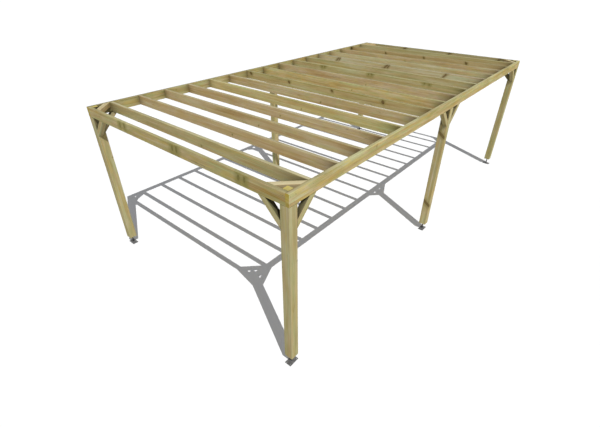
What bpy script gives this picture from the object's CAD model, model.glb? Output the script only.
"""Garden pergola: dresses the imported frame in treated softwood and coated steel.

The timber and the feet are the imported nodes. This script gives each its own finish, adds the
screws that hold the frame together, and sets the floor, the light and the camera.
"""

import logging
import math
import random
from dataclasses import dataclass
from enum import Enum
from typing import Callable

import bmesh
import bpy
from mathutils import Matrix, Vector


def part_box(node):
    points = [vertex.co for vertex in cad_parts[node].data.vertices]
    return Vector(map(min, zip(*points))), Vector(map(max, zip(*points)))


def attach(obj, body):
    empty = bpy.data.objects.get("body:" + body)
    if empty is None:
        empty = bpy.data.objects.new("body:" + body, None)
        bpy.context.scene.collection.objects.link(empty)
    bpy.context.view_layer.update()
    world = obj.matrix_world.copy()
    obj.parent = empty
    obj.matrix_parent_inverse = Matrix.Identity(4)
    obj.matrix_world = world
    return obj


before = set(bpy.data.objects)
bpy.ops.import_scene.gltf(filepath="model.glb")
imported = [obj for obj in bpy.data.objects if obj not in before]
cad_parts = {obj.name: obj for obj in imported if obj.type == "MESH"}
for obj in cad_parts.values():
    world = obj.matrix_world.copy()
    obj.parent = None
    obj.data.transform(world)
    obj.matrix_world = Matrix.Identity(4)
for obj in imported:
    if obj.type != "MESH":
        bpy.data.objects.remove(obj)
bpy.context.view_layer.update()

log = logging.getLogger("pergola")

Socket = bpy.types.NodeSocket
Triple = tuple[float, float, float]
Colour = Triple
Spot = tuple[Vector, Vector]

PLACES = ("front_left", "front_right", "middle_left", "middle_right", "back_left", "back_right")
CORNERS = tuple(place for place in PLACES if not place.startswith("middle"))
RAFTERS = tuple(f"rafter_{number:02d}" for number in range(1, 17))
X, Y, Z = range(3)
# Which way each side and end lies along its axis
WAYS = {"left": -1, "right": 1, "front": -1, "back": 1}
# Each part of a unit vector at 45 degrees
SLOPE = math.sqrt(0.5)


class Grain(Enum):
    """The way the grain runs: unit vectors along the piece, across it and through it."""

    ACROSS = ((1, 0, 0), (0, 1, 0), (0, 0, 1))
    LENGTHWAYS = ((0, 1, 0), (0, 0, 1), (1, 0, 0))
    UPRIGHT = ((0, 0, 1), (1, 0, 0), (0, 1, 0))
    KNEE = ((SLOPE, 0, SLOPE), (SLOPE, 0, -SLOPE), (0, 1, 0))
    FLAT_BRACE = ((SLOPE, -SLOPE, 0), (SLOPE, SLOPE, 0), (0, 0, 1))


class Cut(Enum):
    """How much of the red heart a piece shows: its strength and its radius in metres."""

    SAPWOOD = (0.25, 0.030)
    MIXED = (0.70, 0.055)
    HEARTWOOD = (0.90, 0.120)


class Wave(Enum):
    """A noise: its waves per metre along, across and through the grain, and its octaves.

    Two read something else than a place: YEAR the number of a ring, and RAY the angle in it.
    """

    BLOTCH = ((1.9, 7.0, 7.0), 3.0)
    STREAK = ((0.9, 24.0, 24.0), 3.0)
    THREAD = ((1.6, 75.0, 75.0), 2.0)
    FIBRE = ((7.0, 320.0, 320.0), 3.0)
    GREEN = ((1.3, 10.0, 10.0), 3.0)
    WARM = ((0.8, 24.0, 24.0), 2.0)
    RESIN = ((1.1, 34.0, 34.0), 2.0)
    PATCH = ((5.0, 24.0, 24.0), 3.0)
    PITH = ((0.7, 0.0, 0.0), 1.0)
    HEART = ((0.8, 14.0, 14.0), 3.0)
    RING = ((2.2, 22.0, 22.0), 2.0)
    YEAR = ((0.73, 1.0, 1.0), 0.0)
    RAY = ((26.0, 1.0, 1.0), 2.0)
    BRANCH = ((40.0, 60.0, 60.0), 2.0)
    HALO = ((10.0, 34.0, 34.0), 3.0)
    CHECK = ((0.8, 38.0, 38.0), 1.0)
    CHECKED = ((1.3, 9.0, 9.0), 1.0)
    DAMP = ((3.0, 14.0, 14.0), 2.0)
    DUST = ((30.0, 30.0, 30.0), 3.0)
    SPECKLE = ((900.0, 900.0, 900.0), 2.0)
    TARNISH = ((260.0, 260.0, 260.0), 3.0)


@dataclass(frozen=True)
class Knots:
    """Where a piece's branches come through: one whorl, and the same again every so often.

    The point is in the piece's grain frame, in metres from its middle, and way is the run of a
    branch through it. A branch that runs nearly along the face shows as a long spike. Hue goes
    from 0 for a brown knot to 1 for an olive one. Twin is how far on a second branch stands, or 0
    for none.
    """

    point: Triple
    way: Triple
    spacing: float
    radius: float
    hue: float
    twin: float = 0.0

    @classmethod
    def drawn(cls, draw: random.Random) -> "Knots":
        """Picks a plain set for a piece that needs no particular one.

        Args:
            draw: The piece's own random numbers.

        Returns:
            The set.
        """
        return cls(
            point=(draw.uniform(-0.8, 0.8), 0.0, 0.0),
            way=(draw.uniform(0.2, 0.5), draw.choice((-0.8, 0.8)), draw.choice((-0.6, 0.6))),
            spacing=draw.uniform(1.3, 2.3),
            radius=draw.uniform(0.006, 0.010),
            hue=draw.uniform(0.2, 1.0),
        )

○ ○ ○

_PROBLEM:_
Using the data above, return each line exactly as written.

_THE RESULT:_
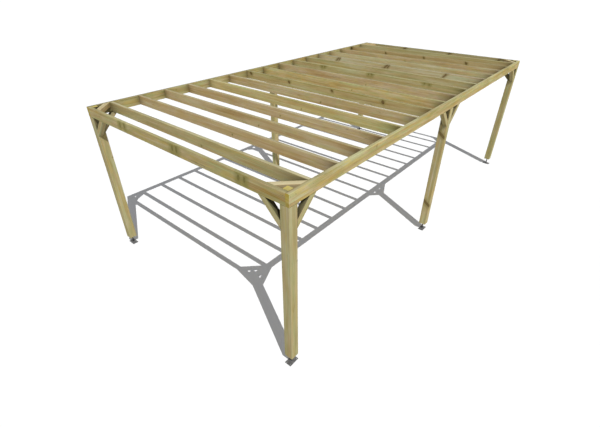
What bpy script gives this picture from the object's CAD model, model.glb? Output the script only.
"""Garden pergola: dresses the imported frame in treated softwood and coated steel.

The timber and the feet are the imported nodes. This script gives each its own finish, adds the
screws that hold the frame together, and sets the floor, the light and the camera.
"""

import logging
import math
import random
from dataclasses import dataclass
from enum import Enum
from typing import Callable

import bmesh
import bpy
from mathutils import Matrix, Vector


def part_box(node):
    points = [vertex.co for vertex in cad_parts[node].data.vertices]
    return Vector(map(min, zip(*points))), Vector(map(max, zip(*points)))


def attach(obj, body):
    empty = bpy.data.objects.get("body:" + body)
    if empty is None:
        empty = bpy.data.objects.new("body:" + body, None)
        bpy.context.scene.collection.objects.link(empty)
    bpy.context.view_layer.update()
    world = obj.matrix_world.copy()
    obj.parent = empty
    obj.matrix_parent_inverse = Matrix.Identity(4)
    obj.matrix_world = world
    return obj


before = set(bpy.data.objects)
bpy.ops.import_scene.gltf(filepath="model.glb")
imported = [obj for obj in bpy.data.objects if obj not in before]
cad_parts = {obj.name: obj for obj in imported if obj.type == "MESH"}
for obj in cad_parts.values():
    world = obj.matrix_world.copy()
    obj.parent = None
    obj.data.transform(world)
    obj.matrix_world = Matrix.Identity(4)
for obj in imported:
    if obj.type != "MESH":
        bpy.data.objects.remove(obj)
bpy.context.view_layer.update()

log = logging.getLogger("pergola")

Socket = bpy.types.NodeSocket
Triple = tuple[float, float, float]
Colour = Triple
Spot = tuple[Vector, Vector]

PLACES = ("front_left", "front_right", "middle_left", "middle_right", "back_left", "back_right")
CORNERS = tuple(place for place in PLACES if not place.startswith("middle"))
RAFTERS = tuple(f"rafter_{number:02d}" for number in range(1, 17))
X, Y, Z = range(3)
# Which way each side and end lies along its axis
WAYS = {"left": -1, "right": 1, "front": -1, "back": 1}
# Each part of a unit vector at 45 degrees
SLOPE = math.sqrt(0.5)


class Grain(Enum):
    """The way the grain runs: unit vectors along the piece, across it and through it."""

    ACROSS = ((1, 0, 0), (0, 1, 0), (0, 0, 1))
    LENGTHWAYS = ((0, 1, 0), (0, 0, 1), (1, 0, 0))
    UPRIGHT = ((0, 0, 1), (1, 0, 0), (0, 1, 0))
    KNEE = ((SLOPE, 0, SLOPE), (SLOPE, 0, -SLOPE), (0, 1, 0))
    FLAT_BRACE = ((SLOPE, -SLOPE, 0), (SLOPE, SLOPE, 0), (0, 0, 1))


class Cut(Enum):
    """How much of the red heart a piece shows: its strength and its radius in metres."""

    SAPWOOD = (0.25, 0.030)
    MIXED = (0.70, 0.055)
    HEARTWOOD = (0.90, 0.120)


class Wave(Enum):
    """A noise: its waves per metre along, across and through the grain, and its octaves.

    Two read something else than a place: YEAR the number of a ring, and RAY the angle in it.
    """

    BLOTCH = ((1.9, 7.0, 7.0), 3.0)
    STREAK = ((0.9, 24.0, 24.0), 3.0)
    THREAD = ((1.6, 75.0, 75.0), 2.0)
    FIBRE = ((7.0, 320.0, 320.0), 3.0)
    GREEN = ((1.3, 10.0, 10.0), 3.0)
    WARM = ((0.8, 24.0, 24.0), 2.0)
    RESIN = ((1.1, 34.0, 34.0), 2.0)
    PATCH = ((5.0, 24.0, 24.0), 3.0)
    PITH = ((0.7, 0.0, 0.0), 1.0)
    HEART = ((0.8, 14.0, 14.0), 3.0)
    RING = ((2.2, 22.0, 22.0), 2.0)
    YEAR = ((0.73, 1.0, 1.0), 0.0)
    RAY = ((26.0, 1.0, 1.0), 2.0)
    BRANCH = ((40.0, 60.0, 60.0), 2.0)
    HALO = ((10.0, 34.0, 34.0), 3.0)
    CHECK = ((0.8, 38.0, 38.0), 1.0)
    CHECKED = ((1.3, 9.0, 9.0), 1.0)
    DAMP = ((3.0, 14.0, 14.0), 2.0)
    DUST = ((30.0, 30.0, 30.0), 3.0)
    SPECKLE = ((900.0, 900.0, 900.0), 2.0)
    TARNISH = ((260.0, 260.0, 260.0), 3.0)


@dataclass(frozen=True)
class Knots:
    """Where a piece's branches come through: one whorl, and the same again every so often.

    The point is in the piece's grain frame, in metres from its middle, and way is the run of a
    branch through it. A branch that runs nearly along the face shows as a long spike. Hue goes
    from 0 for a brown knot to 1 for an olive one. Twin is how far on a second branch stands, or 0
    for none.
    """

    point: Triple
    way: Triple
    spacing: float
    radius: float
    hue: float
    twin: float = 0.0

    @classmethod
    def drawn(cls, draw: random.Random) -> "Knots":
        """Picks a plain set for a piece that needs no particular one.

        Args:
            draw: The piece's own random numbers.

        Returns:
            The set.
        """
        return cls(
            point=(draw.uniform(-0.8, 0.8), 0.0, 0.0),
            way=(draw.uniform(0.2, 0.5), draw.choice((-0.8, 0.8)), draw.choice((-0.6, 0.6))),
            spacing=draw.uniform(1.3, 2.3),
            radius=draw.uniform(0.006, 0.010),
            hue=draw.uniform(0.2, 1.0),
        )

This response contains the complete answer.